GIVEN INSTRUCTION:
Print the first line of the material below and each line after it, exactly as written, ending with the line that contains "materials, chosen), body)".

MATERIAL FOR THIS TASK:
···

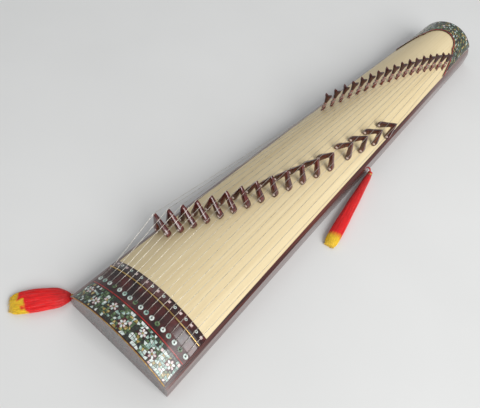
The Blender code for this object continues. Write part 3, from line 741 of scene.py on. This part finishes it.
def inlay(name, tiles, rise, materials, body):
    """Thin raised tiles on the arch. A tile is an outline of (run, y) and a material's number."""
    points = []
    faces = []
    chosen = []
    for outline, number in tiles:
        count = len(outline)
        start = len(points)
        points += [on_top(run, y, rise(run) + INLAY_RISE) for run, y in outline]
        points += [on_top(run, y, rise(run) - INLAY_SINK) for run, y in outline]
        area = sum(
            outline[index - 1][0] * outline[index][1] - outline[index][0] * outline[index - 1][1]
            for index in range(count)
        )
        order = list(range(count)) if area > 0 else list(range(count))[::-1]
        faces.append(tuple(start + index for index in order))
        faces.append(tuple(start + count + index for index in reversed(order)))
        for first, second in zip(order, order[1:] + order[:1]):
            faces.append((start + first, start + count + first, start + count + second, start + second))
        chosen += [number] * (count + 2)
    return link_piece(name, mesh_data(name, points, faces, materials, chosen), body)


def ring_tiles(run, y, inner, outer, sides, number):
    """Flat ring as a row of small tiles."""
    tiles = []
    for side in range(sides):
        first = 2 * pi * side / sides
        second = 2 * pi * (side + 1) / sides
        outline = [
            (run + radius * cos(angle), y + radius * sin(angle))
            for radius, angle in ((inner, first), (outer, first), (outer, second), (inner, second))
        ]
        tiles.append((outline, number))
    return tiles


def petal_outline(run, y, length, width, turn, start=0.0, steps=10):
    """Leaf shape that begins at a distance from a middle and points outward."""
    outline = []
    for step in range(steps):
        t = 2 * pi * step / steps
        out = start + length * (1 - cos(t)) / 2
        aside = width / 2 * sin(t) * (0.75 + 0.25 * (1 - cos(t)) / 2)
        outline.append((run + out * cos(turn) - aside * sin(turn), y + out * sin(turn) + aside * cos(turn)))
    return outline


def middle(outline):
    return (
        sum(point[0] for point in outline) / len(outline),
        sum(point[1] for point in outline) / len(outline),
    )


def shrink(outline, share):
    run, y = middle(outline)
    return [(run + (point[0] - run) * share, y + (point[1] - y) * share) for point in outline]


def flower(tiles, draw, run, y, size):
    """Six petals in two tones round a yellow eye."""
    turn = draw.uniform(0, pi / 3)
    for petal in range(PETALS):
        angle = turn + 2 * pi * petal / PETALS
        tone = WHITE if petal % 2 else PINK
        outline = petal_outline(run, y, size * PETAL_LENGTH, size * PETAL_WIDTH, angle, size * PETAL_START)
        tiles.append((outline, tone))
    angles = [2 * pi * side / EYE_SIDES for side in range(EYE_SIDES)]
    radius = size * EYE_RADIUS
    tiles.append(([(run + radius * cos(angle), y + radius * sin(angle)) for angle in angles], YELLOW))


def panel_grid(draw):
    """Corners of the head panel's tesserae, moved a little from a regular grid."""
    grid = []
    for column in range(PANEL_COLUMNS + 1):
        line = []
        for row in range(PANEL_ROWS + 1):
            share = 2 * column / PANEL_COLUMNS - 1
            part = row / PANEL_ROWS
            if 0 < column < PANEL_COLUMNS:
                share += draw.uniform(-PANEL_WANDER, PANEL_WANDER) * 2 / PANEL_COLUMNS
            if 0 < row < PANEL_ROWS:
                part += draw.uniform(-PANEL_WANDER, PANEL_WANDER) / PANEL_ROWS
            run = PANEL_START + (PANEL_END - PANEL_START) * part
            line.append((run, share_y(run, PANEL_REACH * share)))
        grid.append(line)
    return grid


def panel_odds(y):
    """Odds of the six tones: painted shade at the left, where dark and green tiles are likelier, and a
    painted highlight at the right, where pale tiles are likelier.
    """
    # pale runs from 0 at the left edge to 1 at the right: how far painted highlight takes over from painted
    # shade
    pale = 0.5 - 0.5 * y / half_width(0.0)
    return 34 - 20 * pale, 6 + 26 * pale, 2 + 34 * pale, 14 - 8 * pale, 44 - 34 * pale, 2 + 4 * pale


def panel_tiles(draw):
    """Shell mosaic of the head panel: broken tesserae round a row of flowers."""
    centres = [
        (FLOWER_RUN + FLOWER_SHIFT * (-1) ** index, share_y(FLOWER_RUN, FLOWER_REACH * share))
        for index, share in enumerate(spread(FLOWER_COUNT - 1))
    ]
    grid = panel_grid(draw)
    tiles = []
    for left, right in zip(grid, grid[1:]):
        for row in range(PANEL_ROWS):
            outline = [left[row], right[row], right[row + 1], left[row + 1]]
            run, y = middle(outline)
            near = min(sqrt((run - a) ** 2 + (y - b) ** 2) for a, b in centres)
            # tones lean dark at the left and pale at the right: painted shade and painted highlight
            tone = draw.choices(TONES, panel_odds(y))[0]
            if near >= FLOWER_ROOM:
                tiles.append((shrink(outline, draw.uniform(*PANEL_FILL)), tone))
    for run, y in centres:
        flower(tiles, draw, run, y, FLOWER_SIZE)
    return tiles


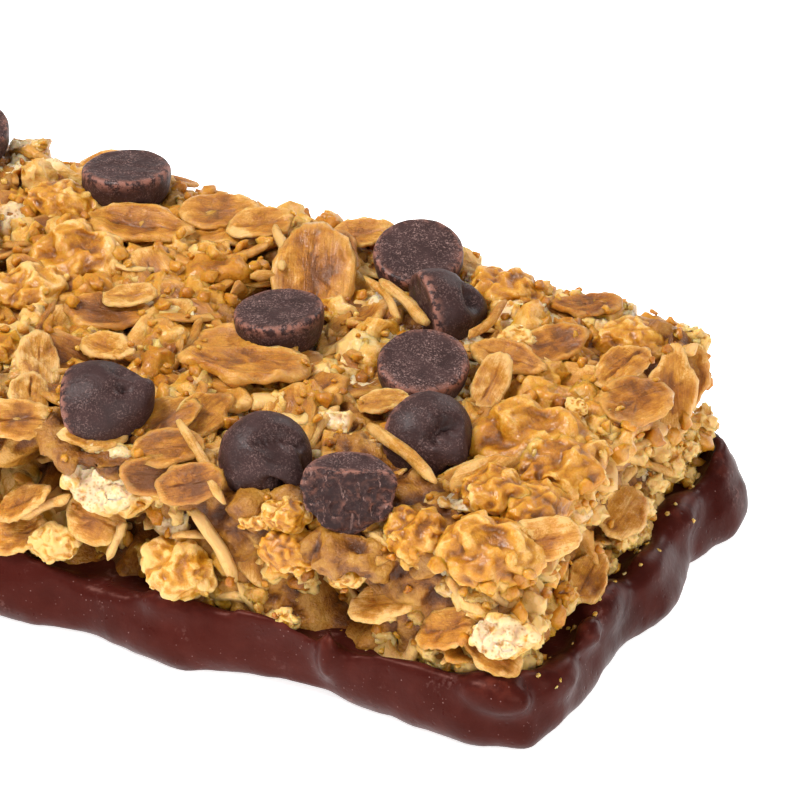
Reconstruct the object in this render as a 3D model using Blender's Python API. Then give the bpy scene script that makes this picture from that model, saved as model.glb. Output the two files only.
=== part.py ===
"""A granola bar: a pressed block of oats and crisps on a dipped chocolate base, with chocolate chips on top.

The bar lies along X with its long cut face towards -Y, and it rests on the flat underside of the
chocolate at z = 0. The origin is the middle of the bar's footprint.
"""

import math

import bmesh
import bpy
from mathutils import Matrix, Vector, noise

MM = 0.001

# Driving dimensions of the bar.
GRANOLA_LENGTH = 87.5 * MM
GRANOLA_WIDTH = 32.5 * MM
GRANOLA_TOP = 14.6 * MM
PLAN_RADIUS = 3.2 * MM
TOP_RADIUS = 2.2 * MM
FOOT_RADIUS = 1.2 * MM
FLOOR_THICKNESS = 1.8 * MM
GAP = 0.3 * MM

# The chocolate that runs up round the granola.
FOOT_WIDTH = 1.4 * MM
FOOT_UNDERCUT = 1.2 * MM
FOOT_TUCK = 0.45 * MM
FOOT_TUCK_HEIGHT = 0.4 * MM
FOOT_BULGE_HEIGHT = 1.5 * MM
WALL_TOP_WIDTH = 0.75 * MM
RIM_HEIGHT = 4.8 * MM
# Up the wall from the bulge to the rim: how far up, and how far the foot has tapered by there.
WALL_PROFILE = ((0.35, 0.25), (0.7, 0.7), (1.0, 1.0))

# The pressed oats: how large the lumps and the crumbs are, and how far they stand out.
LUMP_SIZE = 5.2 * MM
LUMP_HEIGHT = 0.8 * MM
CRUMB_SIZE = 2.4 * MM
CRUMB_HEIGHT = 0.4 * MM
CRUMB_OFFSET = (7, 3, 1)
CLEAR_OF_CHOCOLATE = 7.4 * MM
RELIEF_FADE = 2.0 * MM

# One chocolate chip, a drop with a flat base, and the hollow it has pressed in the granola.
CHIP_RADIUS = 3.0 * MM
POCKET_EXTRA_RADIUS = 0.5 * MM
POCKET_EXTRA_HEIGHT = 0.8 * MM

# How finely the shapes are faceted.
GRANOLA_CELL = 2.3 * MM
RIM_SEGMENTS = 104
CHIP_SEGMENTS = 14
POCKET_SEGMENTS = 10
MERGE_DISTANCE = 0.01 * MM

# Places where the chocolate's foot swells out or draws in: x, y, reach and swell, in millimetres.
SCALLOPS = (
    (8.0, -16.0, 3.4, 0.7),
    (13.6, -16.0, 2.2, -0.5),
    (19.4, -16.0, 3.4, 0.8),
    (28.8, -16.0, 4.2, -1.5),
    (43.5, -16.0, 2.8, 0.8),
    (44.0, -9.0, 2.4, 0.4),
    (44.0, 1.8, 3.4, 1.4),
    (44.0, 7.4, 1.4, -0.3),
    (44.0, 12.5, 3.2, 1.5),
    (31.0, 16.0, 5.0, -0.7),
    (22.0, 16.0, 3.6, 0.6),
    (5.0, 16.0, 5.5, -0.8),
    (-8.0, 16.0, 4.0, 0.6),
    (-23.0, 16.0, 5.0, -0.9),
    (-35.0, 16.0, 3.5, 0.7),
    (-44.0, 12.0, 2.8, 1.1),
    (-44.0, 4.5, 2.6, -0.3),
    (-44.0, -3.0, 3.0, 1.0),
    (-44.0, -11.5, 2.6, 0.2),
    (-36.0, -16.0, 4.2, 0.6),
    (-25.0, -16.0, 5.0, -1.1),
    (-13.0, -16.0, 3.4, 0.7),
    (-2.0, -16.0, 4.0, -0.6),
)

# Places where the chocolate has crept higher or stayed lower on the granola, in the same terms.
CRESTS = (
    (8.0, -16.0, 3.0, 0.8),
    (14.4, -16.0, 2.4, -1.0),
    (20.0, -16.0, 2.0, 0.6),
    (27.0, -16.0, 4.0, 0.9),
    (31.4, -16.0, 1.8, -1.1),
    (36.0, -16.0, 3.0, 0.4),
    (42.6, -16.0, 2.4, 0.9),
    (44.0, -9.0, 1.8, -1.0),
    (44.0, -3.0, 2.2, -0.8),
    (44.0, 1.0, 1.6, 0.7),
    (44.0, 6.0, 2.0, -0.6),
    (44.0, 15.6, 3.6, 1.8),
    (26.0, 16.0, 5.0, 1.0),
    (12.0, 16.0, 4.0, -1.2),
    (-4.0, 16.0, 5.0, 0.9),
    (-19.0, 16.0, 4.0, -1.3),
    (-33.0, 16.0, 4.0, 1.1),
    (-44.0, 9.0, 3.0, -1.0),
    (-44.0, -2.0, 3.0, 1.1),
    (-44.0, -12.0, 2.6, -0.9),
    (-33.0, -16.0, 4.0, 1.0),
    (-21.0, -16.0, 3.4, -1.5),
    (-9.0, -16.0, 4.4, 1.2),
    (1.6, -16.0, 2.6, -0.9),
)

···

OUTPUT FOR THIS TASK:
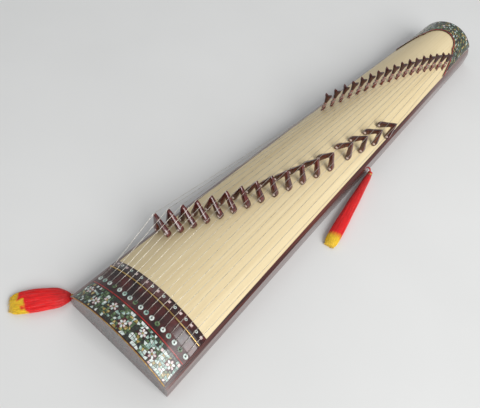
The Blender code for this object continues. Write part 3, from line 741 of scene.py on. This part finishes it.
def inlay(name, tiles, rise, materials, body):
    """Thin raised tiles on the arch. A tile is an outline of (run, y) and a material's number."""
    points = []
    faces = []
    chosen = []
    for outline, number in tiles:
        count = len(outline)
        start = len(points)
        points += [on_top(run, y, rise(run) + INLAY_RISE) for run, y in outline]
        points += [on_top(run, y, rise(run) - INLAY_SINK) for run, y in outline]
        area = sum(
            outline[index - 1][0] * outline[index][1] - outline[index][0] * outline[index - 1][1]
            for index in range(count)
        )
        order = list(range(count)) if area > 0 else list(range(count))[::-1]
        faces.append(tuple(start + index for index in order))
        faces.append(tuple(start + count + index for index in reversed(order)))
        for first, second in zip(order, order[1:] + order[:1]):
            faces.append((start + first, start + count + first, start + count + second, start + second))
        chosen += [number] * (count + 2)
    return link_piece(name, mesh_data(name, points, faces, materials, chosen), body)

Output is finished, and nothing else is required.